The Catholic Church, like most religions, is a business and nowhere is this more starkly apparent than in the most capitalist society on earth, the USA. The Church was protecting its brand there, just as it will occasionally do elsewhere by raising a mild humanist like Pope Frank to prominence after the hardliner Ratzinger steeped down. The Vatican business model is so widely accepted now that it’s not surprising to find responses to abuse were replicated outside of the US, particularly in my home country of Australia. We are currently going through the wrench of a Royal Commission into the Church and are waiting for one of the dogma hard men to tell more of what he knew, in the egregious Cardinal George Pell, who has taken the time honoured choice of all clerical scoundrels by hiding out in Vatican City.
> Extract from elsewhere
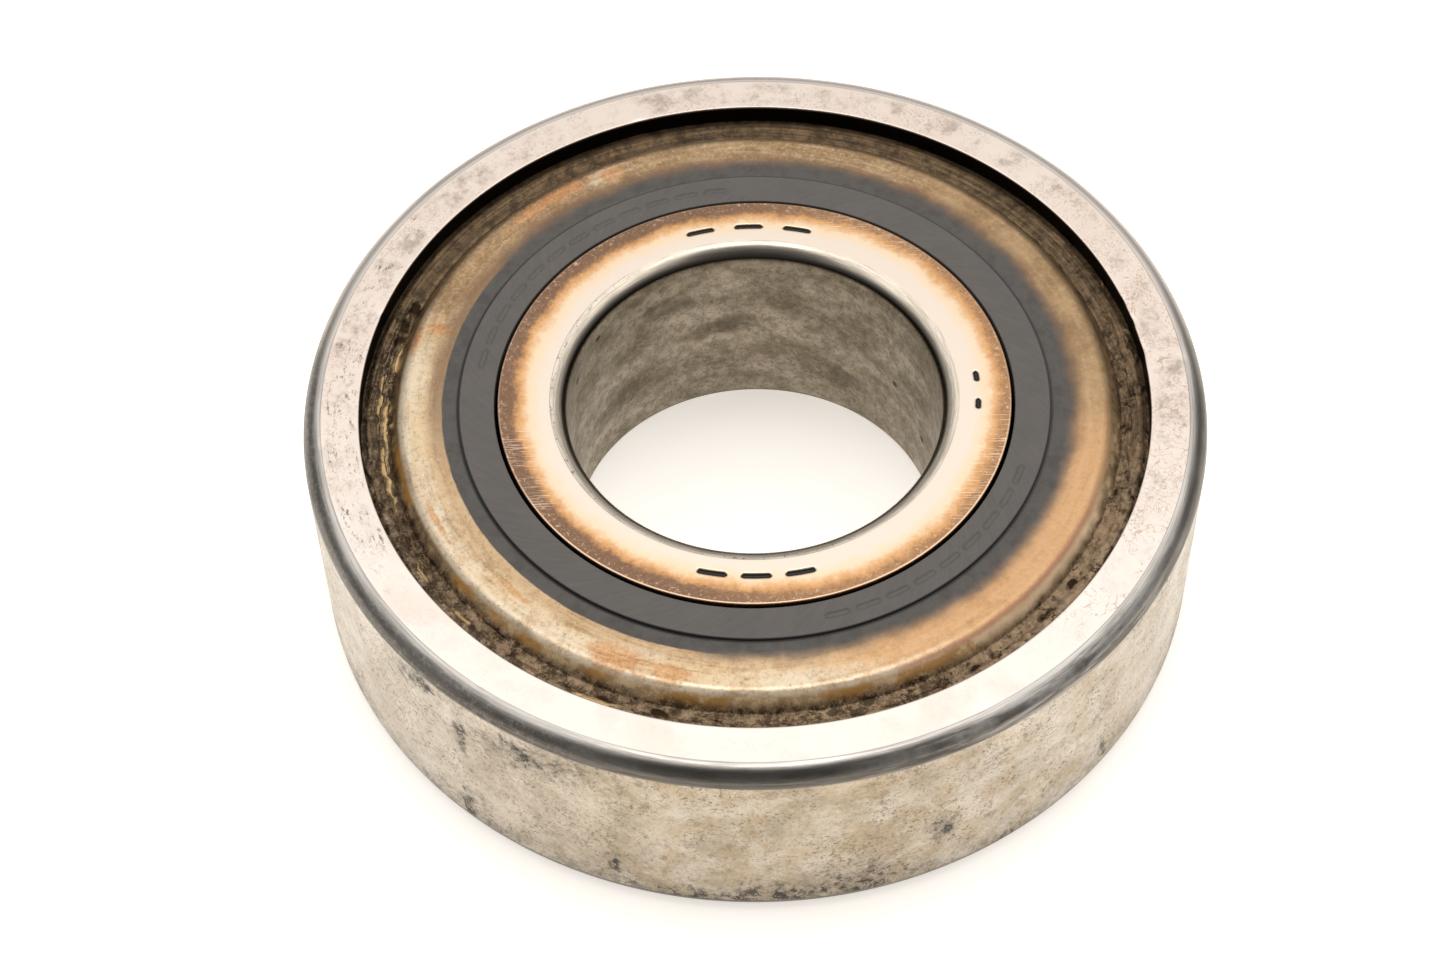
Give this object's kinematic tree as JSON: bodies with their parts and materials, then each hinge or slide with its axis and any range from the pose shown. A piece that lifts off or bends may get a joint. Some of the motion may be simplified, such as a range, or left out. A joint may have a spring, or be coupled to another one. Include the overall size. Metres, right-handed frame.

The pity is that while the Church remains at the mercy of faceless bureaucrats reform will be impossible, and more Cardinal Law’s and Cardinal Pell’s are inevitable.  

Spotlight  is an A grade film that deserves to stand on its own, but it is also a reminder of the power of good, investigative journalism in an age where such things seem to be disappearing. Power breeds corruption, especially in organisations in privileged positions like the Church, and we need institutions like the Press to help hold them accountable and to expose hypocrisy wherever it exists.  Spotlight  is a film for the ages, and McCarthy (after his fine script for Disney's masterful Up!), is a talent to watch out for.